Privacy in the Age of AI
4 / 5AI and privacy intersect in several ways that every professional using AI tools should understand. This lesson covers the practical privacy considerations for everyday AI use.
What Happens to What You Type
- When you type into a consumer AI tool (ChatGPT, Claude.ai, Gemini), your inputs may be:
- Used to improve the model (though most tools offer opt-outs)
- Stored by the company for a period of time
- Accessible to the company's employees in some circumstances
- Subpoenaed by law enforcement with appropriate legal process
This does not mean these tools are unsafe for general use. It means they are not appropriate for certain kinds of sensitive content.
What You Should Not Put in Consumer AI Tools
Personal data about third parties Pasting a customer's full name, contact details, or personal circumstances into ChatGPT is a data handling decision with potential GDPR, CCPA, or other regulatory implications.
Employee performance information Details about individual employees' performance, compensation, or personal circumstances.
Confidential business information Strategic plans, unreleased product information, M&A discussions, client confidential information.
Credentials and access keys Never paste API keys, passwords, or authentication tokens into AI tools.
Enterprise vs.
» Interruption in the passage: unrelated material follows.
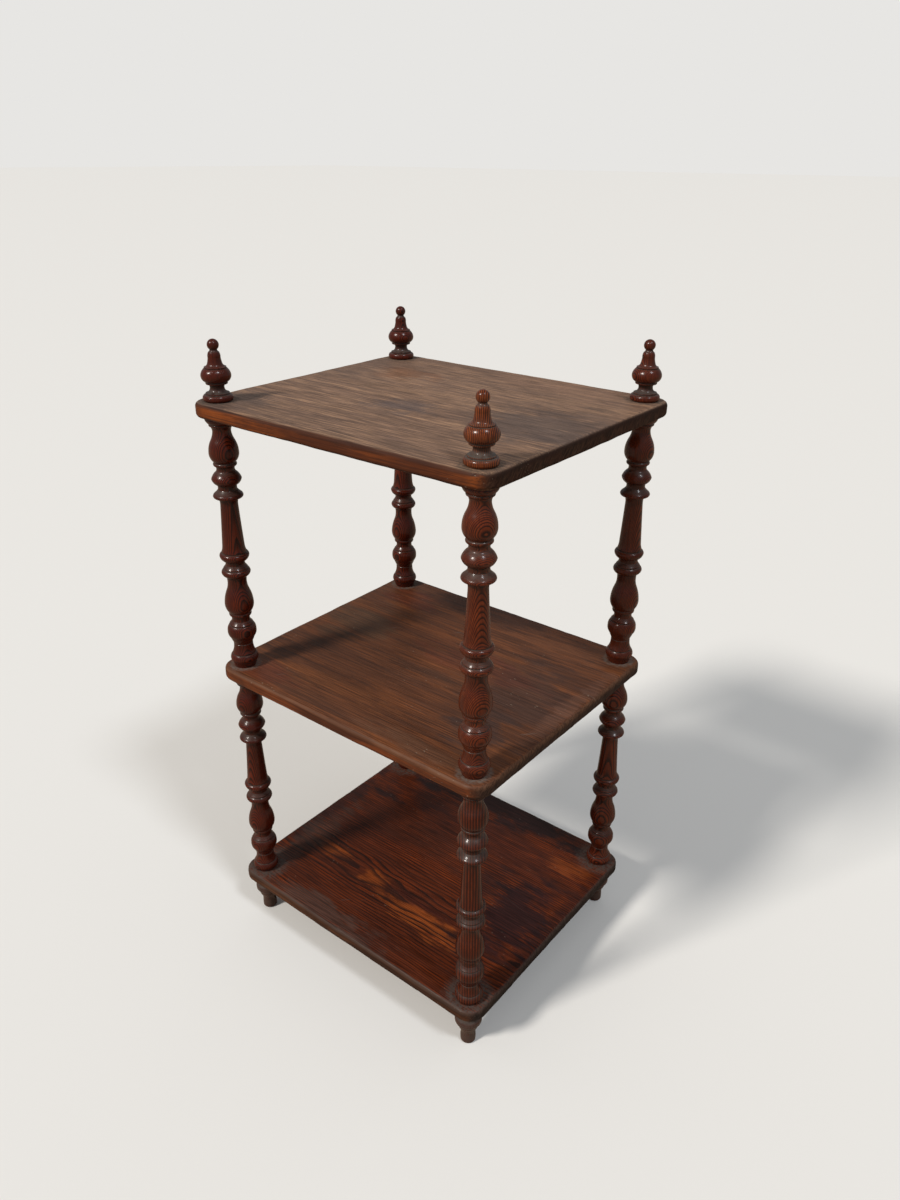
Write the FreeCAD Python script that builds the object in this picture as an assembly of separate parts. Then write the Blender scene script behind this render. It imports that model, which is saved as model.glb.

Consumer AI Tools
- Enterprise versions of AI tools (ChatGPT Enterprise, Claude for Enterprise, Microsoft 365 Copilot) typically offer stronger privacy protections:
- Inputs are not used for model training
- Data stays within your organisation's tenancy
- Stronger contractual data handling commitments
For organisations handling sensitive data, the distinction between consumer and enterprise tier is significant.
Privacy by Design in AI Projects
For anyone building applications or systems that use AI, privacy principles that apply to software generally apply doubly:
Data minimisation: Collect and pass to AI systems only what is necessary for the task
Purpose limitation: Use data only for the purpose it was collected for
Transparency: Tell users when and how AI is being used to process their information
Consent: Where required, obtain informed consent before using personal data with AI systems
The Inference Risk
AI systems can sometimes infer sensitive information from non-sensitive inputs. A model trained on population data might be able to infer health status from purchase patterns, or political affiliation from location data.
This is an emerging area of privacy concern — the idea that sensitive attributes can be derived from seemingly innocuous data inputs. It is worth being aware of, particularly if you are building AI applications that process user data.